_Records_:
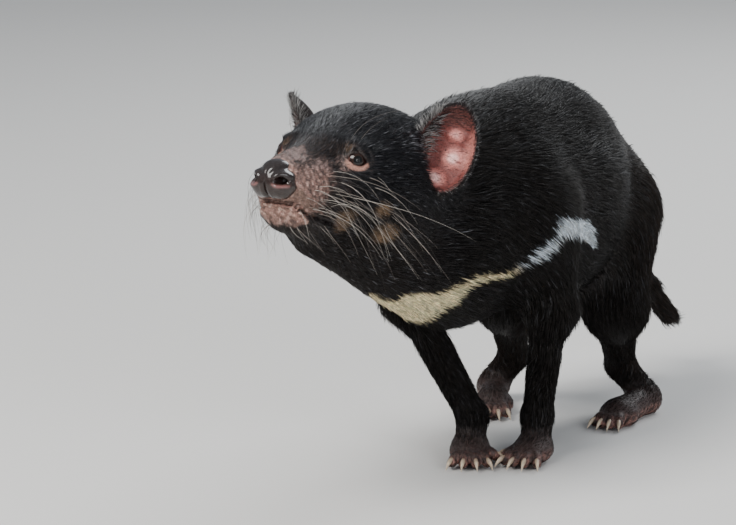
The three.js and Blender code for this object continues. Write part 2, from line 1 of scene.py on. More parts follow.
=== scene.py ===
# %% [markdown]
# A Tasmanian devil, life size, as a museum would show it: four feet on the floor, head raised and turned to
# its right. The part's solids give the outline. Here one skin takes their place, with eyes, nose and claws
# set into it and a coat of small tufts over it, built as real mesh so that it can leave Blender.

# %% Load the fixed frame
import bpy
import math
import numpy as np
from concurrent.futures import ThreadPoolExecutor
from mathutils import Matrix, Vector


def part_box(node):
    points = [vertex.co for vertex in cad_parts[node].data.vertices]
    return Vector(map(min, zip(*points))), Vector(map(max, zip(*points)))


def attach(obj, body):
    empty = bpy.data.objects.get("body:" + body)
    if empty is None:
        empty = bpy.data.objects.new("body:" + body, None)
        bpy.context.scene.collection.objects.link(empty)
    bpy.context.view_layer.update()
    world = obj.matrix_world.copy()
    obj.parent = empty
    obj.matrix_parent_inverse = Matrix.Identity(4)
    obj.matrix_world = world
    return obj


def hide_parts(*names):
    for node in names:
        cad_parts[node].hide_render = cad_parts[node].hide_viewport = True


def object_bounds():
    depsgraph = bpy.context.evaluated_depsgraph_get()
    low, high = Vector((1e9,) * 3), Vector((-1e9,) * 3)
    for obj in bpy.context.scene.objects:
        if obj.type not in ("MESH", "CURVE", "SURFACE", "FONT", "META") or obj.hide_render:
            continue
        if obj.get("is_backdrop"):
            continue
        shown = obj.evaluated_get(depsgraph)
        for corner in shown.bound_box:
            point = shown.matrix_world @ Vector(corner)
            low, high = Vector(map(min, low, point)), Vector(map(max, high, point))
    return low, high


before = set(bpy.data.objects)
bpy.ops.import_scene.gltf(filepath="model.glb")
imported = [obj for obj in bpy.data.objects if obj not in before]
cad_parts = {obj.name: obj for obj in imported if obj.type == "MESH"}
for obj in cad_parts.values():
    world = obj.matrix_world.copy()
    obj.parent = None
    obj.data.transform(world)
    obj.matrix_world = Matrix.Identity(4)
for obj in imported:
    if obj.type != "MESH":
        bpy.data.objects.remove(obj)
cad_box = [list(corner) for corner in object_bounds()]
print("The solids span", [[round(v, 3) for v in corner] for corner in cad_box])

# %% [markdown]
# The solids were made from soft forms, balls and tapered bones that melt into each other. A sculptor would
# start from the solids' mesh, but their facets are too coarse for a face. So the same forms are written out
# again here, in millimetres, and give a smooth distance to the animal's surface at any point.

# %% Soft forms, as in the solids
SHIFT = np.array([36.041, 37.026, 0.0])  # from the forms' own origin to the part's origin
HIP_TO_SHOULDER = 185.0
HIP_Y = 92.0
BEND = math.radians(16)
RADIUS = HIP_TO_SHOULDER / BEND


def on_spine(s, left, height):
    turn = BEND * max(s, 0)
    x = -RADIUS * (1 - math.cos(turn)) + left * math.cos(turn)
    y = HIP_Y - RADIUS * math.sin(turn) - min(s, 0) * HIP_TO_SHOULDER - left * math.sin(turn)
    return np.array([x, y, height])


def turned(yaw, pitch=0.0):
    c, s, d, t = math.cos(-yaw), math.sin(-yaw), math.cos(-pitch), math.sin(-pitch)
    return np.array([[c, -s, 0], [s, c, 0], [0, 0, 1]]) @ np.array([[1, 0, 0], [0, d, -t], [0, t, d]])


def dot(a, b):
    return np.einsum("ij,ij->i", a, b)


def unit(v):
    return v / np.maximum(np.linalg.norm(v, axis=-1, keepdims=True), 1e-9)


def ball(centre, radii, axes, melt):
    scaled, radii = axes / np.array(radii, float), np.array(radii, float)

    def distance(p):
        q = (p - centre) @ scaled
        k0 = np.sqrt(dot(q, q))
        g = q / radii
        return k0 * (k0 - 1) / (np.sqrt(dot(g, g)) + 1e-9)

    return distance, melt


def bone(a, b, r0, r1, melt):
    a = np.array(a, float)
    axis = np.array(b, float) - a

    def distance(p):
        q = p - a
        t = np.clip(q @ axis / (axis @ axis), 0, 1)
        q -= t[:, None] * axis
        return np.sqrt(dot(q, q)) - (r0 + (r1 - r0) * t)

    return distance, melt


def melt_in(d, b, k):
    h = np.maximum(k - np.abs(d - b), 0) / k
    return np.minimum(d, b) - h * h * k / 4


def blend(forms):
    def distance(p):
        d = forms[0][0](p)
        for form, k in forms[1:]:
            d = melt_in(d, form(p), k)
        return d

    return distance


def spread_out(field, p, piece=40000):
    """Runs a field over many points on all the cores."""
    if len(p) <= piece:
        return field(p)
    with ThreadPoolExecutor(4) as pool:
        return np.concatenate(list(pool.map(field, np.array_split(p, len(p) // piece + 1))))


# %% [markdown]
# The trunk is a short barrel, deepest behind the shoulders, on a spine that bends to the right. The skull is
# broad and carries heavy jaw muscles, which give the animal its wide cheeks.

# %% The trunk, neck and head
MIDDLE, HALF, WIDE = 186.5, 87.5, 70


def body_ball(s, height, radii, melt):
    return ball(on_spine(s, 0, height), radii, turned(BEND * max(s, 0)), melt)


HEAD_AXES = turned(math.radians(15.5), math.radians(12))
HEAD_AT = on_spine(1.63, 0, 240)


def in_head(left, back, up):
    return HEAD_AT + HEAD_AXES @ np.array([left, back, up], float)


def to_head(p):
    return (p - HEAD_AT) @ HEAD_AXES


def head_ball(left, back, up, radii, melt):
    return ball(in_head(left, back, up), radii, HEAD_AXES, melt)


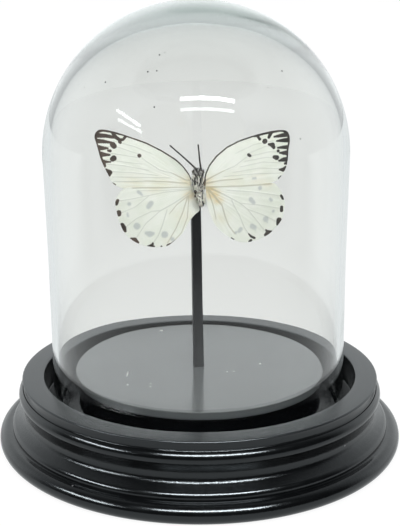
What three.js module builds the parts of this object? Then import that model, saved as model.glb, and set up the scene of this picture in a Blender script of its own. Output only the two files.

_Directions_: Here, the records must be output exactly and in full.

_Reply to the exercise_:
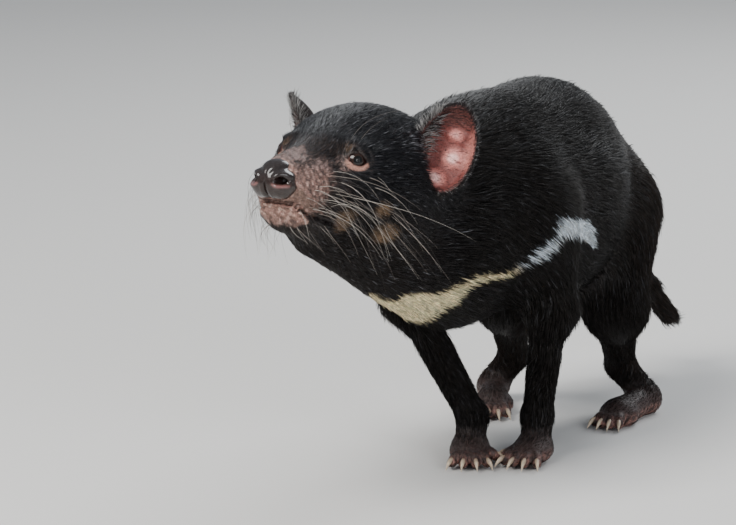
The three.js and Blender code for this object continues. Write part 2, from line 1 of scene.py on. More parts follow.
=== scene.py ===
# %% [markdown]
# A Tasmanian devil, life size, as a museum would show it: four feet on the floor, head raised and turned to
# its right. The part's solids give the outline. Here one skin takes their place, with eyes, nose and claws
# set into it and a coat of small tufts over it, built as real mesh so that it can leave Blender.

# %% Load the fixed frame
import bpy
import math
import numpy as np
from concurrent.futures import ThreadPoolExecutor
from mathutils import Matrix, Vector


def part_box(node):
    points = [vertex.co for vertex in cad_parts[node].data.vertices]
    return Vector(map(min, zip(*points))), Vector(map(max, zip(*points)))


def attach(obj, body):
    empty = bpy.data.objects.get("body:" + body)
    if empty is None:
        empty = bpy.data.objects.new("body:" + body, None)
        bpy.context.scene.collection.objects.link(empty)
    bpy.context.view_layer.update()
    world = obj.matrix_world.copy()
    obj.parent = empty
    obj.matrix_parent_inverse = Matrix.Identity(4)
    obj.matrix_world = world
    return obj


def hide_parts(*names):
    for node in names:
        cad_parts[node].hide_render = cad_parts[node].hide_viewport = True


def object_bounds():
    depsgraph = bpy.context.evaluated_depsgraph_get()
    low, high = Vector((1e9,) * 3), Vector((-1e9,) * 3)
    for obj in bpy.context.scene.objects:
        if obj.type not in ("MESH", "CURVE", "SURFACE", "FONT", "META") or obj.hide_render:
            continue
        if obj.get("is_backdrop"):
            continue
        shown = obj.evaluated_get(depsgraph)
        for corner in shown.bound_box:
            point = shown.matrix_world @ Vector(corner)
            low, high = Vector(map(min, low, point)), Vector(map(max, high, point))
    return low, high


before = set(bpy.data.objects)
bpy.ops.import_scene.gltf(filepath="model.glb")
imported = [obj for obj in bpy.data.objects if obj not in before]
cad_parts = {obj.name: obj for obj in imported if obj.type == "MESH"}
for obj in cad_parts.values():
    world = obj.matrix_world.copy()
    obj.parent = None
    obj.data.transform(world)
    obj.matrix_world = Matrix.Identity(4)
for obj in imported:
    if obj.type != "MESH":
        bpy.data.objects.remove(obj)
cad_box = [list(corner) for corner in object_bounds()]
print("The solids span", [[round(v, 3) for v in corner] for corner in cad_box])

# %% [markdown]
# The solids were made from soft forms, balls and tapered bones that melt into each other. A sculptor would
# start from the solids' mesh, but their facets are too coarse for a face. So the same forms are written out
# again here, in millimetres, and give a smooth distance to the animal's surface at any point.

# %% Soft forms, as in the solids
SHIFT = np.array([36.041, 37.026, 0.0])  # from the forms' own origin to the part's origin
HIP_TO_SHOULDER = 185.0
HIP_Y = 92.0
BEND = math.radians(16)
RADIUS = HIP_TO_SHOULDER / BEND


def on_spine(s, left, height):
    turn = BEND * max(s, 0)
    x = -RADIUS * (1 - math.cos(turn)) + left * math.cos(turn)
    y = HIP_Y - RADIUS * math.sin(turn) - min(s, 0) * HIP_TO_SHOULDER - left * math.sin(turn)
    return np.array([x, y, height])


def turned(yaw, pitch=0.0):
    c, s, d, t = math.cos(-yaw), math.sin(-yaw), math.cos(-pitch), math.sin(-pitch)
    return np.array([[c, -s, 0], [s, c, 0], [0, 0, 1]]) @ np.array([[1, 0, 0], [0, d, -t], [0, t, d]])


def dot(a, b):
    return np.einsum("ij,ij->i", a, b)


def unit(v):
    return v / np.maximum(np.linalg.norm(v, axis=-1, keepdims=True), 1e-9)


def ball(centre, radii, axes, melt):
    scaled, radii = axes / np.array(radii, float), np.array(radii, float)

    def distance(p):
        q = (p - centre) @ scaled
        k0 = np.sqrt(dot(q, q))
        g = q / radii
        return k0 * (k0 - 1) / (np.sqrt(dot(g, g)) + 1e-9)

    return distance, melt


def bone(a, b, r0, r1, melt):
    a = np.array(a, float)
    axis = np.array(b, float) - a

    def distance(p):
        q = p - a
        t = np.clip(q @ axis / (axis @ axis), 0, 1)
        q -= t[:, None] * axis
        return np.sqrt(dot(q, q)) - (r0 + (r1 - r0) * t)

    return distance, melt


def melt_in(d, b, k):
    h = np.maximum(k - np.abs(d - b), 0) / k
    return np.minimum(d, b) - h * h * k / 4


def blend(forms):
    def distance(p):
        d = forms[0][0](p)
        for form, k in forms[1:]:
            d = melt_in(d, form(p), k)
        return d

    return distance


def spread_out(field, p, piece=40000):
    """Runs a field over many points on all the cores."""
    if len(p) <= piece:
        return field(p)
    with ThreadPoolExecutor(4) as pool:
        return np.concatenate(list(pool.map(field, np.array_split(p, len(p) // piece + 1))))


# %% [markdown]
# The trunk is a short barrel, deepest behind the shoulders, on a spine that bends to the right. The skull is
# broad and carries heavy jaw muscles, which give the animal its wide cheeks.

# %% The trunk, neck and head
MIDDLE, HALF, WIDE = 186.5, 87.5, 70


def body_ball(s, height, radii, melt):
    return ball(on_spine(s, 0, height), radii, turned(BEND * max(s, 0)), melt)


HEAD_AXES = turned(math.radians(15.5), math.radians(12))
HEAD_AT = on_spine(1.63, 0, 240)


def in_head(left, back, up):
    return HEAD_AT + HEAD_AXES @ np.array([left, back, up], float)


def to_head(p):
    return (p - HEAD_AT) @ HEAD_AXES


def head_ball(left, back, up, radii, melt):
    return ball(in_head(left, back, up), radii, HEAD_AXES, melt)


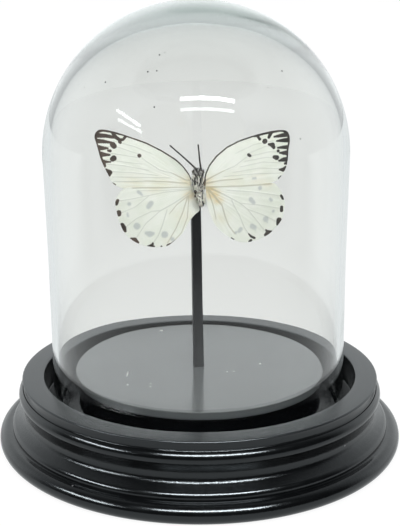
What three.js module builds the parts of this object? Then import that model, saved as model.glb, and set up the scene of this picture in a Blender script of its own. Output only the two files.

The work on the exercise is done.